Ultracold Liquid Hydrogen May Be Fuel of the Future

NASA has wrapped up testing on a new cooling system that supercools hydrogen to -423°F. It’s housed in a shuttle-era storage facility engineers saved from demolition five years ago at the agency’s Kennedy Space Center in Florida and thereafter transformed into a test site for new ground operations demo units.

The system is comprised of a 33,000-gallon liquid hydrogen storage tank recycled from the Titan Centaur program, with an internal cold heat exchanger supplied from a cryogenic refrigerator. The refrigerator, chiller and associated controls are housed in a metal storage container for insulation and to protect them from the corrosive sand and salt environment.

A team of civil servants and contractors from the center’s Cryogenic Test Laboratory (CSA CSM) designed, installed and tested the system with key support from engineers at NASA’s Glenn Research Center in Cleveland and Stennis Space Center in Mississippi. The team conducted testing in three phases over 18 months between April 2015 and September 2016, using an increasing amount of stored hydrogen – 30, 60 and 90 percent, respectively. The tests had three primary objectives: zero boiloff, liquefaction and propellant densification.

According to Bill Notardonato, the demo unit’s principal investigator in the Exploration Research and Technology Directorate at Kennedy, a zero boiloff capability is a prime candidate for use by the Ground Systems Development and Operations Program (GSDO) at the center, potentially saving NASA millions of dollars compared to previous operations. Notardonato’s team consults with GSDO on the design of the new pad B liquid hydrogen tank and future launch pad systems.

“For Space Launch System launches, GSDO will fill the rocket’s core stage and interim cryogenic upper stage with hundreds of thousands of gallons of liquid hydrogen,” says Shawn Quinn, GSDO assistant program manager. “An important feature of the new zero boiloff technology is the potential to reduce long-term energy costs and liquid hydrogen commodity costs.”

Kennedy is preparing for the first integrated launch of NASA’s Space Launch System and Orion spacecraft. Upgrades to Launch Pad 39B, where the rocket and Orion will launch on a test flight in late 2018, include a 1.4-million-gallon hydrogen tank, a size 50 percent larger than the current tank. “The goal would be to integrate the unit’s heat exchange system into the new tank, saving GSDO money by eliminating the loss of hydrogen,” says Notardonato. “By accomplishing zero boiloff of liquid hydrogen, we could save one dollar in hydrogen for every 20 cents spent on electricity to keep it cooled.”

The new unit contains a cooling system that removes heat and vents it into the atmosphere. What is left is super-cooled hydrogen stored at -423°F. Liquefaction takes gaseous hydrogen and turns it into a liquid. Instead of the usual method of compression and expansion, the hydrogen is flowed into the tank and cooled down using helium refrigerant from a cryogenic refrigerator.

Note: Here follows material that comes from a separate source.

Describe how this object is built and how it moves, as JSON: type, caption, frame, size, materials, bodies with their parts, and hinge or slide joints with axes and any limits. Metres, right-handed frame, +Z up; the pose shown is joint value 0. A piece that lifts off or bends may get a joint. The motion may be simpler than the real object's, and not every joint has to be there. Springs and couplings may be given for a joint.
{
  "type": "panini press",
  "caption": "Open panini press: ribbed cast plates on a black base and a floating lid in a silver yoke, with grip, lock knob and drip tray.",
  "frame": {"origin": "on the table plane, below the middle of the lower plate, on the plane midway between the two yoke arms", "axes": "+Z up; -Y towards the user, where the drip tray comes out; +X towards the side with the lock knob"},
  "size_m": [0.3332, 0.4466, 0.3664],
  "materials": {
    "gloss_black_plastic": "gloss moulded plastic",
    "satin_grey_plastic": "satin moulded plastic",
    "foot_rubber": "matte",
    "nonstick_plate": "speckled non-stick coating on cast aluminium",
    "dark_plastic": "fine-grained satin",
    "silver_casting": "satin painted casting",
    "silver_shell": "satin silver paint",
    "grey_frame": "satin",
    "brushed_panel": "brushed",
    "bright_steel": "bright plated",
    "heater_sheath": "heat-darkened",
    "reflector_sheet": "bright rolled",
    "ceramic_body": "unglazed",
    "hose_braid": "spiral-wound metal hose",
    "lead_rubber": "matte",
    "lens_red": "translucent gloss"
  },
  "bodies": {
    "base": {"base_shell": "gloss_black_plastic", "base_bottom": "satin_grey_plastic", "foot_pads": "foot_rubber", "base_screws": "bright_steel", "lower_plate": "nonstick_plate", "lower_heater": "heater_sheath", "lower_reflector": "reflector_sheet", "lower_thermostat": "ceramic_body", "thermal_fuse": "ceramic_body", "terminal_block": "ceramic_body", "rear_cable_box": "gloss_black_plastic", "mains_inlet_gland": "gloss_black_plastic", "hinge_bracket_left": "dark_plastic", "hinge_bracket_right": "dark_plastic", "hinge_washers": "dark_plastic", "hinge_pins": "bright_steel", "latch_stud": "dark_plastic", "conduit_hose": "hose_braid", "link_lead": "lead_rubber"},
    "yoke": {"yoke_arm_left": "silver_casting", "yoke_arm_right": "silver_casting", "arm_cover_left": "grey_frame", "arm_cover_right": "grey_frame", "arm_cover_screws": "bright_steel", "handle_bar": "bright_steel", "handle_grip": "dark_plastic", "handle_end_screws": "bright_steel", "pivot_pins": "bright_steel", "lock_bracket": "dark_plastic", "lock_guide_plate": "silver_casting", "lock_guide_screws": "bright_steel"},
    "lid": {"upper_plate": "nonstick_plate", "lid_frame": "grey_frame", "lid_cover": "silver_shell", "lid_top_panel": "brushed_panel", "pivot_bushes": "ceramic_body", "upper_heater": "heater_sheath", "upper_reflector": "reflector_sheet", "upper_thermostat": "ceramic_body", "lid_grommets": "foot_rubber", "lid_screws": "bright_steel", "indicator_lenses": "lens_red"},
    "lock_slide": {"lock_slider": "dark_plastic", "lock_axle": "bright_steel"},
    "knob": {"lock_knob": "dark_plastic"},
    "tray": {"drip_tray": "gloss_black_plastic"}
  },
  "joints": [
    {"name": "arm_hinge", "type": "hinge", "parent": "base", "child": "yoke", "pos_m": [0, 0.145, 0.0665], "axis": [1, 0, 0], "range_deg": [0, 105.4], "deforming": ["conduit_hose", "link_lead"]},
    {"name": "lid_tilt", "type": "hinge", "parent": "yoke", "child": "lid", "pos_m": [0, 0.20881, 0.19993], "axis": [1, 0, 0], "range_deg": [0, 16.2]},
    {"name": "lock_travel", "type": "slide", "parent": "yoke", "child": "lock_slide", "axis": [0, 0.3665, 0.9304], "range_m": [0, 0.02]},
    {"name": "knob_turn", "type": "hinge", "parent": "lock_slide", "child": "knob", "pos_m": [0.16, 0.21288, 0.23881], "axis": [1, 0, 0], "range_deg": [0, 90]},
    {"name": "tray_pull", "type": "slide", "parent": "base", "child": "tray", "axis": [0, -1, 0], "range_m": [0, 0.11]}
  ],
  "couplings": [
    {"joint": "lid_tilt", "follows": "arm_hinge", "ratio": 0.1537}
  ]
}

Notardonato says helium refrigerant is a good choice because it is a common refrigerant that can meet the needs of an in-situ resource utilization process in deep space.

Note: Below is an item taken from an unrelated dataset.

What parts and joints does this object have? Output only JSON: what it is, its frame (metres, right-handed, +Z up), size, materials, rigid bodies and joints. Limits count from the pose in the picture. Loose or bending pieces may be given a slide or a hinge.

Propellant densification, or cooling a liquid below its normal boiling point to increase the storage density, was the most challenging objective. The new system performed flawlessly, transforming the liquid hydrogen into the world’s largest volume of hydrogen slush at -435°F.

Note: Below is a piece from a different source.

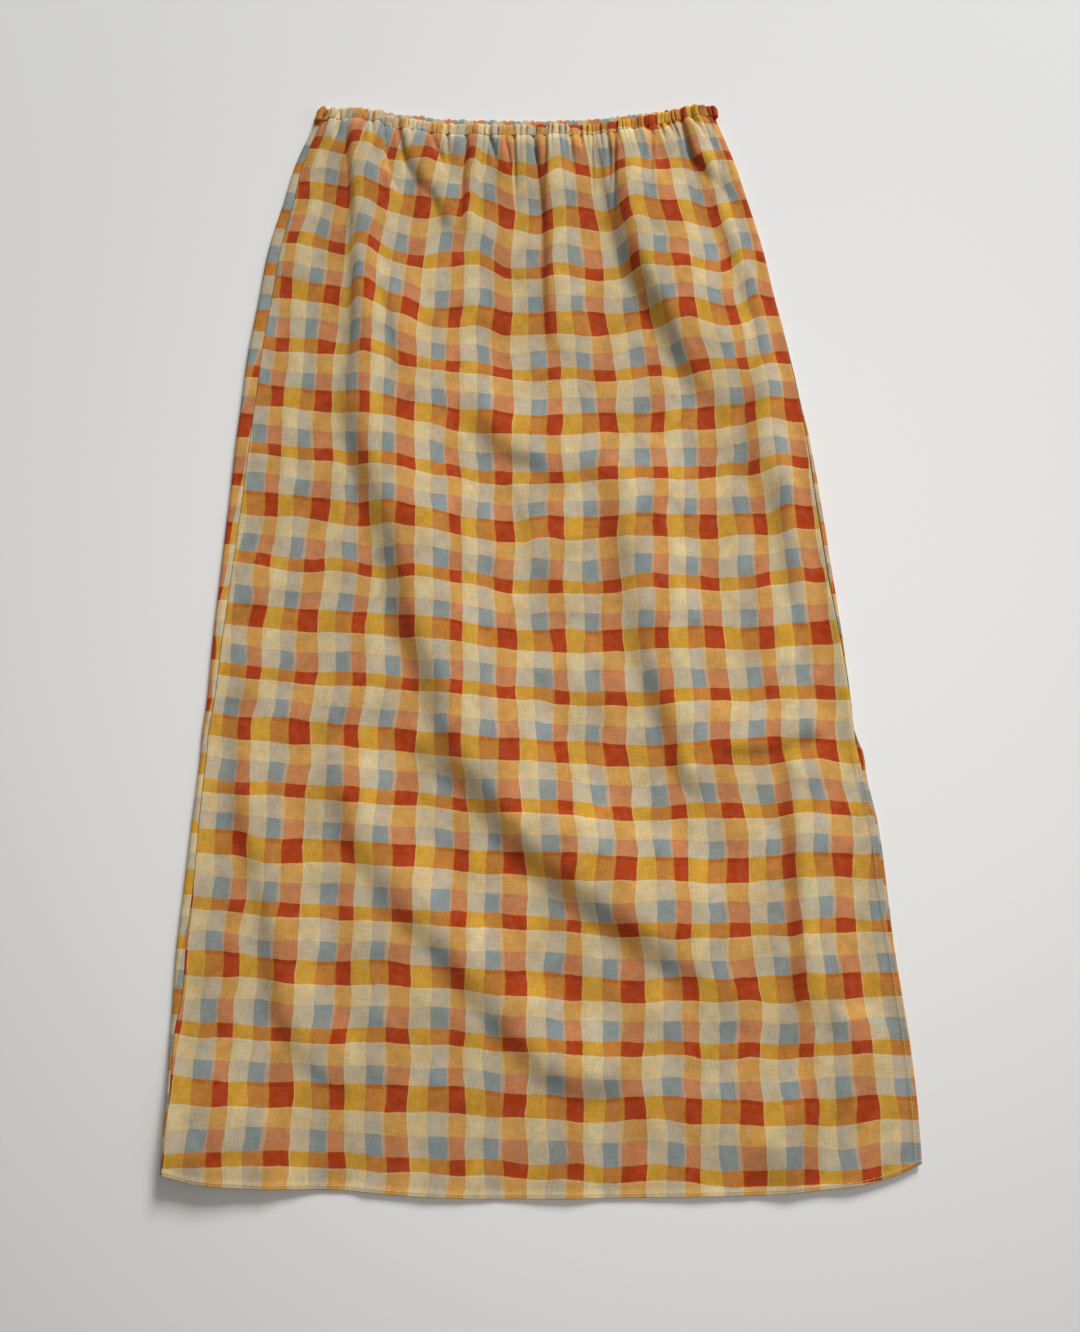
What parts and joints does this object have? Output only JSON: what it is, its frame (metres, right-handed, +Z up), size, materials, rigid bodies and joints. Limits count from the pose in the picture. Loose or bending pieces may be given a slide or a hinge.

Some commercial companies, including SpaceX, are using densified oxygen for rockets, enabling cost-effective reusability of their core stages. Densifying oxygen is much easier than hydrogen, but the benefits of densified hydrogen could be far greater, according to Notardonato.

Notardonato says the next goal is to take the portable liquid hydrogen system to another center for densified hydrogen engine testing that could be used for a future commercial launch vehicle, helping to curb the cost of access to space. His team is sharing results, in parallel, with the GSDO Program and in-situ resource utilization mission planners to increase awareness of this new capability.

“It’s an exciting new technology that will benefit NASA’s Journey to Mars and has the potential to also benefit the nation’s efforts to establish alternative energy sources,” Quinn says.